*TASK DETAILS*
Repeat, exactly, the run of lines that opens with the line containing "bm.faces.new((a_ring[i], a_ring[j], b_ring[j], b_ring[i]))" and closes with the line containing "imported = [obj", and leave all other lines out.

────────────────────

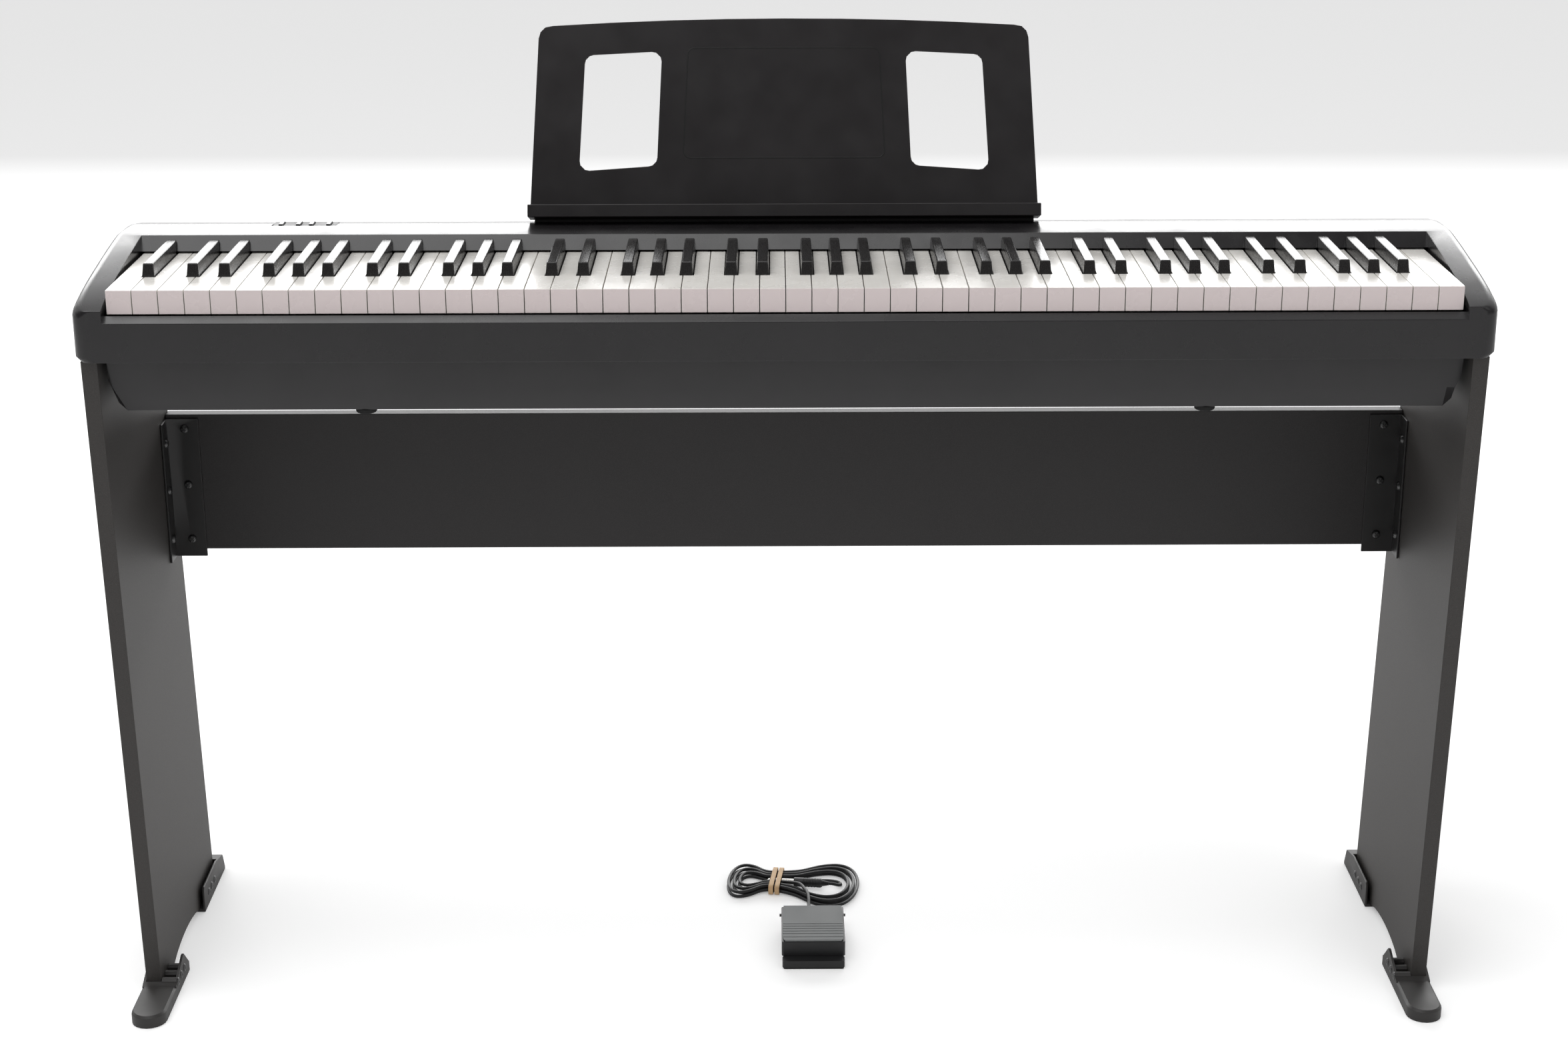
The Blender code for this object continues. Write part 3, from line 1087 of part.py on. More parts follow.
plug_axis = hank_frame(-1.0, 0.0, 0.0) - hank_frame(0.0, 0.0, 0.0)
plug_axis = Vector((plug_axis[0], plug_axis[1], 0.0)).normalized()
plug_back = hank_frame(plug_tail_a, 0.0, plug_z)
neck = PLUG_TAIL_L + PLUG_L
plug_profile = ((0, CORD_D * 0.62), (PLUG_TAIL_L, PLUG_R * 0.72), (PLUG_TAIL_L + 0.002, PLUG_R),
                (neck - 0.001, PLUG_R), (neck, PLUG_R * 0.9), (neck + 0.0001, SHANK_R),
                (neck + SHANK_L * 0.78, SHANK_R), (neck + SHANK_L * 0.84, SHANK_R * 0.62),
                (neck + SHANK_L * 0.90, SHANK_R * 0.95), (neck + SHANK_L, SHANK_R * 0.35))
plug = turned(plug_back, plug_axis, plug_profile, 12)
add("pedal_plug", plug, (0.02, 0.02, 0.02), 0.4, smooth=True)

# Two rubber bands round the waist
band_half = WAIST_GAP + WAIST_STEP * HANK_LOOPS + CORD_D / 2 + 0.0030
band_low = CORD_FLOOR + WAIST_LIFT * 0.93 - CORD_D / 2 - 0.0006
band_high = CORD_FLOOR + WAIST_LIFT + LAYER_STEP + CORD_D / 2 + 0.0013
mid_z = (band_low + band_high) / 2
rise = (band_high - band_low) / 2
for side, label in ((-1, "left"), (1, "right")):
    rings = []
    for out, edge_side in ((0.0, -1), (0.0, 1), (BAND_T, 1), (BAND_T, -1)):
        ring = []
        for i in range(BAND_SIDES):
            t = 2 * math.pi * i / BAND_SIDES
            reach = band_half + 0.0012 + out
            tall = rise + out
            squash = 0.34
            b = reach * math.copysign(abs(math.cos(t)) ** squash, math.cos(t))
            z = tall * math.copysign(abs(math.sin(t)) ** squash, math.sin(t))
            a = side * BAND_PITCH / 2 + edge_side * BAND_W / 2
            ring.append(hank_frame(a, b, mid_z + z))
        rings.append(ring)
    bm = bmesh.new()
    loops = [[bm.verts.new(p) for p in ring] for ring in rings]
    for a_ring, b_ring in zip(loops, loops[1:] + loops[:1]):
        for i in range(BAND_SIDES):
            j = (i + 1) % BAND_SIDES
            bm.faces.new((a_ring[i], a_ring[j], b_ring[j], b_ring[i]))
    add("rubber_band_" + label, bm, (0.72, 0.50, 0.30), 0.7)
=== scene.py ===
"""Dressed digital piano on its stand, with the pedal and its cord, on a pale studio floor."""
import json
import math

import bmesh
import bpy
from mathutils import Matrix, Vector


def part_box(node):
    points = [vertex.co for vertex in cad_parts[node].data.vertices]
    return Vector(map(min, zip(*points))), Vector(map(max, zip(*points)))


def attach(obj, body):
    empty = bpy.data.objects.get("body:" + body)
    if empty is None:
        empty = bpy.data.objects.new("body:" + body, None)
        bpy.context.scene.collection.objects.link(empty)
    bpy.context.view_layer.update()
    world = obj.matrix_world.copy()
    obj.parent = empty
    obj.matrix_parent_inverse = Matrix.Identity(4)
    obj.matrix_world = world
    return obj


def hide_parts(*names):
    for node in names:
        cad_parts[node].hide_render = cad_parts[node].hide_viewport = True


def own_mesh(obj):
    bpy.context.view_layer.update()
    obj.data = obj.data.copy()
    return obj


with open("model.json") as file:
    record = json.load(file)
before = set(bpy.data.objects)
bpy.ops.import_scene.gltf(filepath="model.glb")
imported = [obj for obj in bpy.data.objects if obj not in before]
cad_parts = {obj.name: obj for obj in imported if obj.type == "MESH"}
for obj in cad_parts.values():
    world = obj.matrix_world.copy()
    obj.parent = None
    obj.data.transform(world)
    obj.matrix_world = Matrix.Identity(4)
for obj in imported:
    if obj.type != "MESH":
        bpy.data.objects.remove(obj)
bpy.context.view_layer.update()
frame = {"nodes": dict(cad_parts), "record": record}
NODES = frame["nodes"]
BODY_OF = {n: b for b, members in frame["record"]["behaviour"]["bodies"].items() for n in members}

# Camera at the photograph's place
YAW, PITCH, ROLL = (math.radians(a) for a in (0.283, 18.186, 0.128))
forward = Vector((math.sin(YAW) * math.cos(PITCH), math.cos(YAW) * math.cos(PITCH), -math.sin(PITCH)))
level = Vector((math.cos(YAW), -math.sin(YAW), 0.0))
down = forward.cross(level)
right = level * math.cos(ROLL) + down * math.sin(ROLL)
down = down * math.cos(ROLL) - level * math.sin(ROLL)
lens = bpy.data.cameras.new("photo_camera")
lens.sensor_width = 36.0
lens.lens = 36.0 * 3953.6 / 2352
lens.clip_end = 60
camera = bpy.data.objects.new("photo_camera", lens)
bpy.context.scene.collection.objects.link(camera)
camera.matrix_world = Matrix(((right.x, -down.x, -forward.x, -0.0135),
                              (right.y, -down.y, -forward.y, -2.4656),
                              (right.z, -down.z, -forward.z, 1.2676), (0, 0, 0, 1)))
bpy.context.scene.camera = camera

FRONT_Y = -0.162


def y_at(depth):
    return FRONT_Y + depth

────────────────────

*COMPLETE ANSWER*
            bm.faces.new((a_ring[i], a_ring[j], b_ring[j], b_ring[i]))
    add("rubber_band_" + label, bm, (0.72, 0.50, 0.30), 0.7)
=== scene.py ===
"""Dressed digital piano on its stand, with the pedal and its cord, on a pale studio floor."""
import json
import math

import bmesh
import bpy
from mathutils import Matrix, Vector


def part_box(node):
    points = [vertex.co for vertex in cad_parts[node].data.vertices]
    return Vector(map(min, zip(*points))), Vector(map(max, zip(*points)))


def attach(obj, body):
    empty = bpy.data.objects.get("body:" + body)
    if empty is None:
        empty = bpy.data.objects.new("body:" + body, None)
        bpy.context.scene.collection.objects.link(empty)
    bpy.context.view_layer.update()
    world = obj.matrix_world.copy()
    obj.parent = empty
    obj.matrix_parent_inverse = Matrix.Identity(4)
    obj.matrix_world = world
    return obj


def hide_parts(*names):
    for node in names:
        cad_parts[node].hide_render = cad_parts[node].hide_viewport = True


def own_mesh(obj):
    bpy.context.view_layer.update()
    obj.data = obj.data.copy()
    return obj


with open("model.json") as file:
    record = json.load(file)
before = set(bpy.data.objects)
bpy.ops.import_scene.gltf(filepath="model.glb")
imported = [obj for obj in bpy.data.objects if obj not in before]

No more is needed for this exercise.